As global companies, such as Meta and Microsoft, race to deploy more efficient AI models, they are investing heavily in building data centres equipped with graphics processing units (GPUs) and cooling systems. 

That energy infrastructure is both expensive and resource-intensive. In the first quarter of the year, both companies each committed nearly $50 billion in additional data centre leases to support AI. Bloomberg reported that those pledges among the largest cloud computing companies helped push commitments to data centre leases above $700 billion. 

“AI’s growing energy footprint is one of the most urgent and underappreciated challenges in the climate space,” Gutta, one of Refiant AI’s co-founders, said. “The industry’s default answer is to build more data centres and consume more power. Ours is to make the AI itself dramatically more efficient.”

Instead of relying on building more infrastructure, Refiant AI intends to make the AI models lighter so they require fewer resources to operate. The company said it had successfully compressed a 120-billion-parameter model to run on a standard laptop with just 12 gigabytes (GB) of RAM, a task that would typically require at least 80GB of memory. The company said that the compressed model retained between 95% and 99% of its original performance, using more than 80% less energy.

Refiant said its technology is suited for markets where computing infrastructure is limited, and cloud access can be expensive. In sectors like banking, telecoms, and government services, its tools could allow organisations to run AI systems without needing constant access to the cloud. 

Nigeria’s Central Bank recently embedded AI and machine learning into new baseline standards that require financial institutions to deploy automated anti-money laundering systems. Tools like Refiant’s could enable banks to deploy these systems locally without relying on costly foreign infrastructure or moving sensitive data across borders.

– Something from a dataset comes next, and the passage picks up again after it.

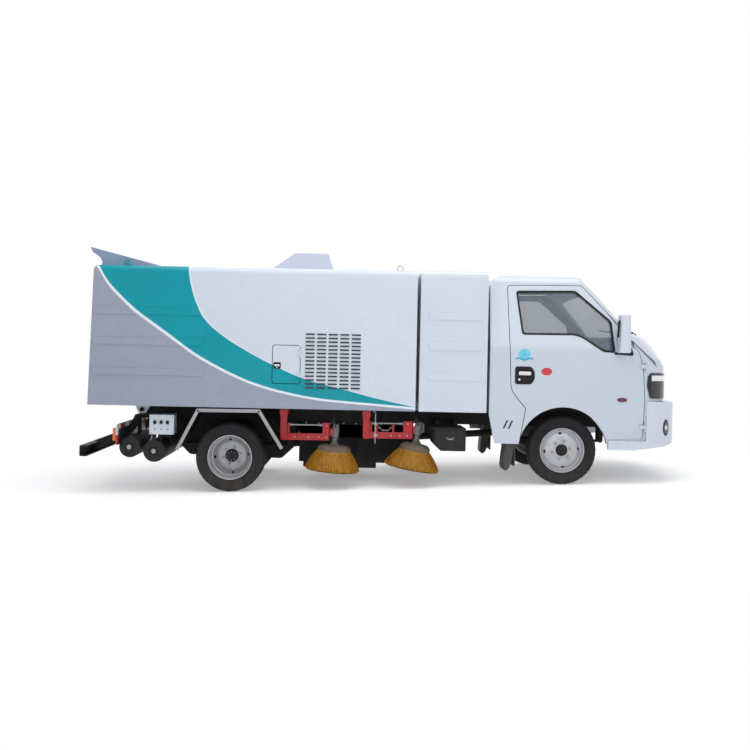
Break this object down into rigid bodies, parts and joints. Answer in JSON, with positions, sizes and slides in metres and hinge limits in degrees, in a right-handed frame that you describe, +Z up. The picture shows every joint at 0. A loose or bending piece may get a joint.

The implications of compressed AI models vary. If powerful AI models can run on everyday hardware, African organisations may rely less on global cloud providers and expensive infrastructure. For the continent whose 250 data centres only account for 0.6% of the global capacity, the AI compression technology could lower the barrier to adopting advanced AI models while keeping data local.

At the same time, it introduces a new tension. Local data centre operators across Africa have been expanding their capacity to meet the rising demand for cloud services, estimated to reach $25.46 billion by 2029. In July 2025, telecom giant MTN completed the first phase of its $235 million Tiier III data centre in Lagos, Nigeria.  In August, Airtel announced that its 38-megawatt data centre will come live in 2026. If more workloads shift to smaller devices, it could slow the pace at which these local facilities are needed.

Global companies are already experimenting with reduced compute capacities in AI models. In March, Google launched TurboQuant, a compression algorithm designed to shrink how much memory AI models need to run. Refiant AI’s work sits in the same direction, but goes further by ensuring compression happens at much lower compute levels.

On its path to growth, Refiant AI said it is already in discussions with multinational technology firms to explore how its technology can reduce compute costs without compromising performance.

“AI’s biggest constraint isn’t demand – it’s energy,” said Joseph Goodman, Managing Partner, VoLo Earth. “What’s been missing is a fundamentally more efficient way to compute. Refiant’s architecture replaces brute-force scaling with a far more efficient, nature-inspired approach that lowers energy use while increasing capability.”